The two additional wings were built during the Napoleonic period and had truly formidable firepower
The batteries were updated in WWI and again in WWII with the addition of anti aircraft batteries. 

The lighthouse there is used as a sea-mark to guide ships in and out of the Solent and is for that reason far more important than the better known Needles lighthouse on the I.o.W (Isle of Wight)



The Solent is one of the premier places in the world for sailing and the salt marshes in the lee of the gravel spit, and which continue for several miles along the coast, make a for a safe environment to learn and have fun, as well as being a haven for wildlife, seabirds and migratory birds, such as Egrets and Geese.

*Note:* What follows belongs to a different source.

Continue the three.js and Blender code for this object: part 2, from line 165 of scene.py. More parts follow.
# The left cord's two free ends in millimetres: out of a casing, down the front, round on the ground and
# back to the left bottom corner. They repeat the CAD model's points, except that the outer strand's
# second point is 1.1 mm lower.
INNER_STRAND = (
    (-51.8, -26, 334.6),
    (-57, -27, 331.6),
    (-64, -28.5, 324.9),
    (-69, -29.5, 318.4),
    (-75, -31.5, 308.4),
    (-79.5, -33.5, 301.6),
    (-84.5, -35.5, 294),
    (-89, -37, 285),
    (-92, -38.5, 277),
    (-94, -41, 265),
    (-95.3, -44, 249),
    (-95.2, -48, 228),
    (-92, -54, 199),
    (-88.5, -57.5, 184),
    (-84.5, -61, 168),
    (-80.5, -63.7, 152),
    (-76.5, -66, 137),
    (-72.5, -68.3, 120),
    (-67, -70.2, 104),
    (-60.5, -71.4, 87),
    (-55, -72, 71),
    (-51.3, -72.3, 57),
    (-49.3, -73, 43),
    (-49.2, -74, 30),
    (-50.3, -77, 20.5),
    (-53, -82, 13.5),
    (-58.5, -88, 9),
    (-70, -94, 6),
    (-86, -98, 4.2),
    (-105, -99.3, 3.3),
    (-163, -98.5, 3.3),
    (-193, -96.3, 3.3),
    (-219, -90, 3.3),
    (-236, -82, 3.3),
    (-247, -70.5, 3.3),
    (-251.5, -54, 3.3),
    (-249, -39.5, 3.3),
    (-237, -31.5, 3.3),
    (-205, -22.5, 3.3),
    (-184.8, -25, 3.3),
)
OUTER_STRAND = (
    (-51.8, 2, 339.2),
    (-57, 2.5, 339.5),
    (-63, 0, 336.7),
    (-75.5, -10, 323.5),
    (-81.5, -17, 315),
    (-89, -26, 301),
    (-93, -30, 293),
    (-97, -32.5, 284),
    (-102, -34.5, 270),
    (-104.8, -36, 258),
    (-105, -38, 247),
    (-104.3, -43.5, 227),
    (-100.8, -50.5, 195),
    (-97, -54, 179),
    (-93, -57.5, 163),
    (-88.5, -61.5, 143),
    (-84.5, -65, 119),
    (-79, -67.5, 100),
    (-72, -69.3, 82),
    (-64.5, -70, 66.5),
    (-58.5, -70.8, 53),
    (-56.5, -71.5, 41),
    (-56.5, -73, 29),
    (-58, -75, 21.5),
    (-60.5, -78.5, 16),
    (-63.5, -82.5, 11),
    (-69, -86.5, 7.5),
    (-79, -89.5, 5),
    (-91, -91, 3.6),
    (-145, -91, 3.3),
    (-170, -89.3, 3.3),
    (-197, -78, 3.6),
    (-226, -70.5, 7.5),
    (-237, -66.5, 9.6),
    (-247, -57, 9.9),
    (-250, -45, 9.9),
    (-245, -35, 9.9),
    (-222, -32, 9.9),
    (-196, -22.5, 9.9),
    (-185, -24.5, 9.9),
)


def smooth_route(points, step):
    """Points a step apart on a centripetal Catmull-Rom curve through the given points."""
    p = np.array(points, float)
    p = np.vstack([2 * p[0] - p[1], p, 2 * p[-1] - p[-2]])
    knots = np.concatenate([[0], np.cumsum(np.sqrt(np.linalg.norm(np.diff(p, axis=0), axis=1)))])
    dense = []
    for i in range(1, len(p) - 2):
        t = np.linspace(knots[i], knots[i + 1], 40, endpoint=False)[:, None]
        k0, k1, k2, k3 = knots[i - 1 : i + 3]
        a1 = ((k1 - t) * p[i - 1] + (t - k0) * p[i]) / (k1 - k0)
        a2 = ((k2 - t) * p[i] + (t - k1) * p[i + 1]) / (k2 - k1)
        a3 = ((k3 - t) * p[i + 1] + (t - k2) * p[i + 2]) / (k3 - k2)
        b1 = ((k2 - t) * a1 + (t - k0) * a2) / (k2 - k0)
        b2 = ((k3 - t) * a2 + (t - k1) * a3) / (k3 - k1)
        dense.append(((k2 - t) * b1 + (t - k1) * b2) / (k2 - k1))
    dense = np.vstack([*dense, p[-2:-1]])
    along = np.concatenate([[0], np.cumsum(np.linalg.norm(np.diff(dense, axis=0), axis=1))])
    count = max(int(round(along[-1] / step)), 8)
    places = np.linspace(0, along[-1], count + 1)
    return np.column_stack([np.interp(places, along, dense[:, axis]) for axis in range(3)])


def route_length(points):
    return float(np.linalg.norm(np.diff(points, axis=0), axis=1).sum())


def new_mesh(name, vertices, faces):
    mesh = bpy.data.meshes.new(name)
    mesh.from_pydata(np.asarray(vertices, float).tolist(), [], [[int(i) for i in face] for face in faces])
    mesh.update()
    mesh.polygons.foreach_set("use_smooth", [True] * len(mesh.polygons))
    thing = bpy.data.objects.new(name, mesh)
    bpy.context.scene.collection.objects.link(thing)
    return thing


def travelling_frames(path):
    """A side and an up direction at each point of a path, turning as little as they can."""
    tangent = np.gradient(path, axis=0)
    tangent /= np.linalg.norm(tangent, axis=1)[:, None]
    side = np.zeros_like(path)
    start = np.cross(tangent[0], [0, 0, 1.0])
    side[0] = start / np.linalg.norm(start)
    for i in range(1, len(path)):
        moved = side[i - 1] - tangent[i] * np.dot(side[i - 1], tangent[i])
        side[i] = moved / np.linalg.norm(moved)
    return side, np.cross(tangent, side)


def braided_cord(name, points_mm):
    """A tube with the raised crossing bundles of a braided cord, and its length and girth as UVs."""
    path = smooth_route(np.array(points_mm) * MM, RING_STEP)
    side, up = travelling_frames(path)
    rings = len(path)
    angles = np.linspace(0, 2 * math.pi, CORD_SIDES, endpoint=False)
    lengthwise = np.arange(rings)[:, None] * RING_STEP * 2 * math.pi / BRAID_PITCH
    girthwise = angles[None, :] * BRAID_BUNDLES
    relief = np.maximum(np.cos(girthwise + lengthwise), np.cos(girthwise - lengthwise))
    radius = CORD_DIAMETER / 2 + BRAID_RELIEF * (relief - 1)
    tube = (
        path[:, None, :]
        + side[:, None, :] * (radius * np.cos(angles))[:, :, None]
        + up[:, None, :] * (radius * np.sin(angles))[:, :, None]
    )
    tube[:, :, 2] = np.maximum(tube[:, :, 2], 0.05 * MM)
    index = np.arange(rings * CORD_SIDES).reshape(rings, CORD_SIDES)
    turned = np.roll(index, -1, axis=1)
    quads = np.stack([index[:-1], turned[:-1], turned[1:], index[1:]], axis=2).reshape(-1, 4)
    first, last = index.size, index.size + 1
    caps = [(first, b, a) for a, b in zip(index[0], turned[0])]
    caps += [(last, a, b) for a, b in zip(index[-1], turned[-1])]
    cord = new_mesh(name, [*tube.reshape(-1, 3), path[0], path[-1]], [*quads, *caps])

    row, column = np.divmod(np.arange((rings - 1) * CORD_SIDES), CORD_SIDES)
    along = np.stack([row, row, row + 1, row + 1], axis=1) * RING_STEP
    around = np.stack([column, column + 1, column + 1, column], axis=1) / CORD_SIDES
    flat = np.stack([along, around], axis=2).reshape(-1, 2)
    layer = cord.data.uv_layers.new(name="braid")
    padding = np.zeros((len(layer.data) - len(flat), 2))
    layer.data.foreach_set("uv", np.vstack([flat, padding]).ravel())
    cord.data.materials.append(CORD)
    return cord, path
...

It is possible to walk or ride along the gravel spit, but we decided it would be more fun, a nicer perspective, and a lot less stress to take the regular ferry boats from Keyhaven out through the moorings to the castle. 

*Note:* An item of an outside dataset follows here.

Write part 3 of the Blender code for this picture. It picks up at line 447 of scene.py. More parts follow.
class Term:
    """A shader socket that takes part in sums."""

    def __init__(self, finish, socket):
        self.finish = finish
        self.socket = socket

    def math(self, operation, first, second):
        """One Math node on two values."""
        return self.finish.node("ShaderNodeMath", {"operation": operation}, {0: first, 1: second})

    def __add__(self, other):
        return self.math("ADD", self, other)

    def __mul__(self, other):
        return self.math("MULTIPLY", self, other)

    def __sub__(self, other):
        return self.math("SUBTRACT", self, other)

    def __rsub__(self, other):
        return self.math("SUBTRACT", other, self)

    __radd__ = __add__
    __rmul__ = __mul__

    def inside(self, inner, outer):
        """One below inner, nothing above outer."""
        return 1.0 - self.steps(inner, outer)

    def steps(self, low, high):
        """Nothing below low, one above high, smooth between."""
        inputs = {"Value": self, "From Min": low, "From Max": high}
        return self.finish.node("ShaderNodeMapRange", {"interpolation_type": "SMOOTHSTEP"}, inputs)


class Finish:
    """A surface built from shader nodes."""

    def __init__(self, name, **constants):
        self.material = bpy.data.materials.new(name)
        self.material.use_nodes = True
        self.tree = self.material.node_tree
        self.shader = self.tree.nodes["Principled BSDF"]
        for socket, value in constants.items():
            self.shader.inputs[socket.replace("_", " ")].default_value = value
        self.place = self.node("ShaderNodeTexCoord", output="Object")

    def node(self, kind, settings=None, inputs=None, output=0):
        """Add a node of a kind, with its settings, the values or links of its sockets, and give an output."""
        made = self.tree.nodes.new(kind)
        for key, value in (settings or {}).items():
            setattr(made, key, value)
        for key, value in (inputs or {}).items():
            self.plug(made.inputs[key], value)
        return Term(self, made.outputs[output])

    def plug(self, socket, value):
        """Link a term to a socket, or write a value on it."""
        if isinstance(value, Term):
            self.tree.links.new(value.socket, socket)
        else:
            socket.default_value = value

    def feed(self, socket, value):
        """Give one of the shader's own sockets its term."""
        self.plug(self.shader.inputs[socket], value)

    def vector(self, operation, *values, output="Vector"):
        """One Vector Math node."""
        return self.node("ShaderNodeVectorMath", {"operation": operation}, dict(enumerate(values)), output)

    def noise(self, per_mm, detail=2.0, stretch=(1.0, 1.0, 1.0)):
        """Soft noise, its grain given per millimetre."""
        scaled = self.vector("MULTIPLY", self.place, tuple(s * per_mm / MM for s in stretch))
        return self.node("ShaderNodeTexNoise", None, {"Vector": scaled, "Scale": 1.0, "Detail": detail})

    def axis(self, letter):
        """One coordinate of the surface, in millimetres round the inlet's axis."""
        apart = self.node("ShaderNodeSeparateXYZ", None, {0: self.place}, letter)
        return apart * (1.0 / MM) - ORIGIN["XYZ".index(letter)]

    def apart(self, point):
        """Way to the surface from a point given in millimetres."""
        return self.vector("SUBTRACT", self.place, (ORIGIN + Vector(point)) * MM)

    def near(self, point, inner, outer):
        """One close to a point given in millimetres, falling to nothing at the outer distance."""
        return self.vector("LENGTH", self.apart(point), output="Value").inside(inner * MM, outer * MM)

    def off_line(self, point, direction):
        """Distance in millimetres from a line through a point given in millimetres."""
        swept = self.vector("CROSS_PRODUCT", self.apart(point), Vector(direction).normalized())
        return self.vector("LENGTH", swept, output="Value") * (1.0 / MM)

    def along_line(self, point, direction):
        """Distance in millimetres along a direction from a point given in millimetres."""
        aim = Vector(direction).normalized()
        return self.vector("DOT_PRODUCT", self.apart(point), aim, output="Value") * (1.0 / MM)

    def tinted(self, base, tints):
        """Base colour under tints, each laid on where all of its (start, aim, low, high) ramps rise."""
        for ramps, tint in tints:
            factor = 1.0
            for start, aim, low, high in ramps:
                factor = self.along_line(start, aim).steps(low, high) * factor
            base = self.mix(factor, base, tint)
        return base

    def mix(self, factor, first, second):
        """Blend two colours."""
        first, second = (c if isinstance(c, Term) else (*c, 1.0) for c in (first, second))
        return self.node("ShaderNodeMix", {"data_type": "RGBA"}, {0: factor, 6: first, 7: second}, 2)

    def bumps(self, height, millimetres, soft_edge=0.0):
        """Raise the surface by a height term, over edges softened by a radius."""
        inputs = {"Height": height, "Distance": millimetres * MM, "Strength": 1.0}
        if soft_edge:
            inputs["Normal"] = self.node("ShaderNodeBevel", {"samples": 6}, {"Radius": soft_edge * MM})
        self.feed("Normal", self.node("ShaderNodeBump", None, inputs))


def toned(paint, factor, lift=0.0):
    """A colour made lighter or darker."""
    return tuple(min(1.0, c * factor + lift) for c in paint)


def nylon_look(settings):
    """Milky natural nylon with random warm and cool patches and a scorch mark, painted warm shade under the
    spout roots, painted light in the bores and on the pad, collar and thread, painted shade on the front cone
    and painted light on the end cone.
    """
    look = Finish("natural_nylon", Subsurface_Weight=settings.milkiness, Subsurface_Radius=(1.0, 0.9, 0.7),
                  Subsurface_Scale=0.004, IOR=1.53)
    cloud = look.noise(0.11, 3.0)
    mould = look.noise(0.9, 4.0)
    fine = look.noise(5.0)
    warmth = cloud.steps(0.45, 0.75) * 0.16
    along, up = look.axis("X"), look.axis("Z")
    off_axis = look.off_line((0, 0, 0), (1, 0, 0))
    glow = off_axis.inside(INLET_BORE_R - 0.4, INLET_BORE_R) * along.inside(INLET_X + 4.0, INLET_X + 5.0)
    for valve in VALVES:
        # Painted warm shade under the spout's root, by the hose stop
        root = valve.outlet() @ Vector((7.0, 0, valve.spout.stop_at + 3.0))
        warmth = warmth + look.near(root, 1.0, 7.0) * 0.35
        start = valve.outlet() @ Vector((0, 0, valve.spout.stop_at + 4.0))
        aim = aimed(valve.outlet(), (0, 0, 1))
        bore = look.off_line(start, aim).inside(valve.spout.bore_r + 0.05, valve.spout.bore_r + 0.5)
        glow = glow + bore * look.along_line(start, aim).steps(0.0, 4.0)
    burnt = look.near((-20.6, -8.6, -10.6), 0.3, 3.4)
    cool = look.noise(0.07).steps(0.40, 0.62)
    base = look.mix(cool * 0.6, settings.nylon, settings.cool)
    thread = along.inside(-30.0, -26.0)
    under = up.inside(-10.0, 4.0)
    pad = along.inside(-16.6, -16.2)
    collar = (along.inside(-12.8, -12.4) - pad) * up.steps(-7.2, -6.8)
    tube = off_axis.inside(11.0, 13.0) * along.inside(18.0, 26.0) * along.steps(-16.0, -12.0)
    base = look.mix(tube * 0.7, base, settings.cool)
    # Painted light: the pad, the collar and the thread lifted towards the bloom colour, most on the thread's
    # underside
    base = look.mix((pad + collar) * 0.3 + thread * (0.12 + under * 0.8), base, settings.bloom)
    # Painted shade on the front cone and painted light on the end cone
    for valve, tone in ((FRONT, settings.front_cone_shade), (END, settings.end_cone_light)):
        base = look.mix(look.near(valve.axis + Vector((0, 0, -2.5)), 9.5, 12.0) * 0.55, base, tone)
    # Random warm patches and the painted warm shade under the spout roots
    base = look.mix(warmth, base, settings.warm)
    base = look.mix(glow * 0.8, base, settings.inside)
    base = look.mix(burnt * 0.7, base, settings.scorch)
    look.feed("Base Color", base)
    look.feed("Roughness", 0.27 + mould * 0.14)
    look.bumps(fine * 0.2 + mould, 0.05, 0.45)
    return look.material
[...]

Please click link to view Google map image:
https://teakdoor.com/Gallery/albums/userpics/38226/hurstclose..jpg

The tide was up and turning to run out, it was early afternoon, the temp around 28c with a light breeze.. perfect. 

Here is some more info on Hurst Castle if you are interested in it's history. 
The rooms in the castle itself were full of exhibitions of the castle history and the forming of the local environment and well worth the small entrance fee.

Hurst Castle lighthouse
Hurst Castle - Wikipedia, the free encyclopedia
Hurst Castle | English Heritage

After four or five hours out there I ended up with around 350 pictures, luckily for you I whittled them down and the had another sort out, but there are still a lot of pictures to put up so I'll do them in batches as it does take time. 
I've used a 640x480 format just to get them up and utilise the page space, but if there are any that you would like the full 10M original of then feel free to ask.

----------


## astasinim

A beautiful part of the country. I was only watching a programme the other week where a family were having a BBQ on the beach there. Farm life I think, and featured Warborne farm in Lymington.

----------


## blue

Lovely pics so far
that gallery etc has a mind of it's own...

----------


## mingmong

is that Sand on the Pommy Beach?  the last time I was in Somerset the Beach's were 

  Gravel!  

  nice Pics Neo,

----------


## Neo

Ok here we go then... the sunlight was excellent for the shots, even though it was just past midday, it wasn't too flat, and later on around 4.30 on the return trip the light was fantastic and gave great definition and tone. 

Here's a couple of shots from Highcliffe on the way there, 
looking across the Solent to The Needles at the western tip of the Isle of Wight (I.o.W)





And this is Keyhaven harbour, it's just a small hamlet of houses and a slipway, 
where the ferry to Hurst Castle can be caught. 





The ferry is at the back there, centre right..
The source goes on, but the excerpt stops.